Church: Priest Can Return after Abuse Accusation
By Janet Lundquist
September 14, 2012
|Dr. Rosemary McHugh (left) and Kate Bochte speak out on behalf of SNAP, Survivors Network of those Abused by Priests, outside of the Joliet Catholic Diocese Chancery Wednesday, September 12, 2012. | Brett Roseman~Sun-Times Media |
The Joliet Diocese is allowing a priest accused of molesting a 14-year-old Joliet boy in the 1970s to return to a limited ministry.
Naperville is in the Joliet Diocese.
In May 2010, after allegations of sexual abuse of a minor surfaced, the Rev. F. Lee Ryan was removed from his ministry at St. Edmund Parish in Watseka and St. Joseph Mission in Crescent City.
A spokesman for Bishop R. Daniel Conlon confirmed by email Wednesday that Ryan will be allowed “very narrow ministry” to homebound parishioners of St. Edmund Parish and St. Joseph Mission.
A written statement from Conlon said the determination was made after Catholic officials in Rome decided that, according to church law in place at the time of the abuse, Ryan did not commit a serious crime by the church’s standards and could not be permanently removed from ministry.
According to the Survivors Network of those Abused by Priests (SNAP), the church law in place at the time stated a 14-year-old was at an age of consent.
“This is a shocking and dangerous move by Bishop Conlon,” said a statement from SNAP, which pointed out that Conlon is in charge of children’s safety for all of America’s bishops as head of the U.S. Catholic bishops’ committee on sexual abuse.
“What part of ‘one strike and you’re out’ do Catholic officials not understand?” the SNAP statement read.
The victim, a 52-year-old man now living out of state, said Wednesday someone from the diocese told him about the decision on Ryan earlier this week.
“I was actually in disbelief.

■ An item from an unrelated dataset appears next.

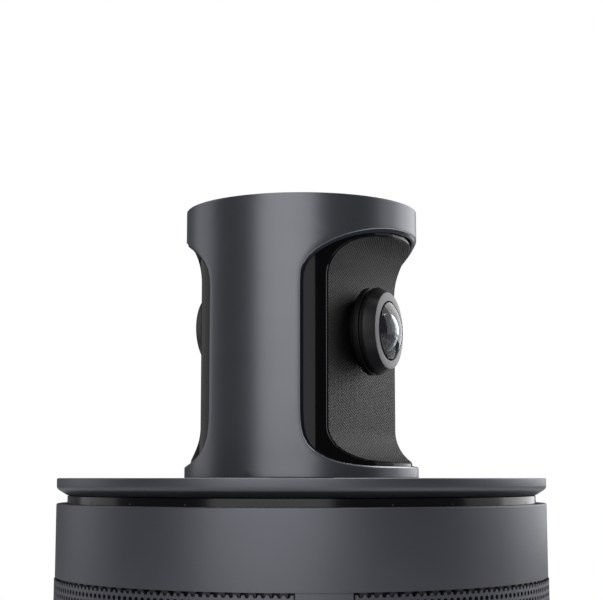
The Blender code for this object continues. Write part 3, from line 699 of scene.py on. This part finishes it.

I just couldn’t believe that they would (reinstate Ryan),” said the victim, who asked that his identity be kept private.
He said Ryan established a relationship with him while he was a student at Providence Catholic High School in New Lenox.
The man said Ryan would pull him out of class to smoke in a confession room and that he would sometimes drink beer with Ryan at his apartment in the evenings.
When the man told Ryan he thought he was gay, Ryan began taking him on walks through Hammel Woods forest preserve in Shorewood.
They eventually spent weekends together at an Indiana motel, he said. Ryan asked the man to call him Lee so no one would know he was a priest, the man said.
One night when the man was 16, Ryan confronted him while he was in a car parked outside a Joliet bar with another teen his age.
“(Ryan) was very angry,” the man said. “He said, ‘Aren’t God and I enough for you?’”
A few years later, the man moved out of state. He went through years of therapy. After he was laid off from a job about 20 years later, he told his mother about the abuse.
His mother told a friend who worked for then-Bishop J. Peter Sartain. An investigation began, and the man’s allegation of abuse was substantiated by the diocese.
The man is still in therapy — paid for by the diocese, he said.
Members of SNAP say they want Conlon to “immediately reverse course, keep Fr. Ryan out of ministry, and put him in a treatment center so that children will be safer.”